Disney's 1080p/AVC-encoded transfer is a beautifully rendered beast that captures every strand of hair, blade of high grass and distant wildebeest in a thousand-strong herd with spectacular clarity. Colors are warm and natural, black cheetah spots and sunbeat shadows are deep and satisfying, and the plains of the Savannah are brimming with suitably baked (at-times inherently bleached) earthtones, be it by way of a muddy river bank, rustling tree leaves or bristling mane. Detail is also quite extraordinary and hardly a shot goes by that doesn't revel in finely textured fur, crisp underbrush and sharp, wonderfully defined edges. Moreover, it all comes to glorious high definition life without any ringing, aliasing or smearing to speak of. Nighttime scenes are few and far between, yes, but those that find their way into the mix suffer from the usual oddities associated with under-cloak-of-darkness documentary camerawork (increased noise, reduced clarity and the like). And I did notice the slightest hint of banding. But nothing else about the presentation left in me in anything less than complete awe.
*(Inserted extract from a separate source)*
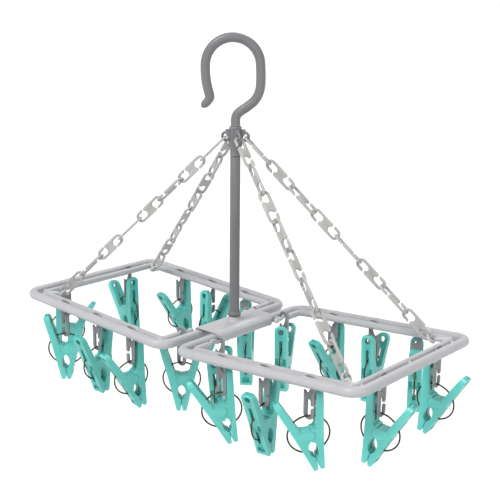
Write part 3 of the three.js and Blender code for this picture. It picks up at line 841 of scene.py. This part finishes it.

I can't imagine African Cats and its jaw-dropping photography looking any better than it does here.


African Cats Blu-ray Movie, Audio Quality  4.5 of 5

While African Cats is, for all intents and purposes, a more traditional documentary that hinges on seemingly omnipresent narration, Disney's DTS-HD Master Audio 5.1 surround track and the subsequent soundfield it creates boasts a surprising fullness; an untamed realism that rarely falters. Samuel L. Jackson's voice is strong and well-centered throughout, no matter how much hushed intensity he brandishes. The rear speakers embrace the difficult lives of the lions and cheetahs as well; desperate mothers careen through wind-whipped grass, lionesses bear down on fleeing zebras in a fantastic display of deadly channel-to-channel speed and ferocity, herds of wildebeest thunder past and pour in from every direction, cubs roll and frolic across the soundstage, and the rising murmur of the Savannah surrounds the listener at almost every turn. Directional effects aren't astonishing but they are convincing (Sita's search for her missing cubs is worth the price of admission alone), pans are slick and stealthy, and dynamics are quite impressive on the whole. The LFE channel is given plenty of opportunity to pull its weight and does so with tremendous ease. Hooves shake the ground, roars dominate, a violent storm earns its keep, surging rivers sound rightfully dangerous, Nicholas Hooper's score has a hearty kick, and each lion hunt and showdown is a powerful sonic show-stealer. Suffice it to say, African Cats' lossless mix doesn't disappoint.


African Cats Blu-ray Movie, Special Features and Extras  2.5 of 5

  • Filmmaker Annotations (HD): The only worthwhile extra to be had is Disneynature's excellent Picture-in-Picture "Annotations" experience, complete with photographer and crew member interviews, accessible featurettes and additional clips, pop-up trivia and factoids, and more. It's a bit hidden, though. An option to engage the track appears when selecting "Play" from the main menu; it doesn't appear in the "Bonus Features" menu.
  • Disney & Nature (HD, 4 minutes): A look at the conservation projects and theme park attractions Disney supports and offers.
  • Save the Savannah (HD, 5 minutes): This short EPK soon transforms into an overview of the fund-raising associated with African Cats and the efforts to preserve lands in the Savannah.
  • Music Video (HD, 4 minutes): Jordan Sparks performs "The World I Knew" while taking a midnight stroll.
  • Sneak Peeks (HD, 11:37 minutes): Previews and promos are included for Disneynature's Chimpanzee, Cars 2, The Lion King 3D, Pirates of the Caribbean: On Stranger Tides, Lady and the Tramp, The Lion King on Broadway, Tinker Bell and the Pixie Hollow Games and Treasure Buddies.


African Cats Blu-ray Movie, Overall Score and Recommendation  4.0 of 5

While African Cats may be a bit tough on the kiddies (parents of young children beware), Disneynature continues to produce documentary features with riveting storylines and magnificent photography. A different narrator would have gone a long way, sure, but considering the number of nature documentaries that make it into theaters, beggars can't be choosers. There's no need to beg or choose when it comes to Disney's Blu-ray release, though. With a marvelous transfer, an enveloping DTS-HD Master Audio mix and a terrific Filmmaker Annotations PiP track, African Cats should survive and thrive on store shelves.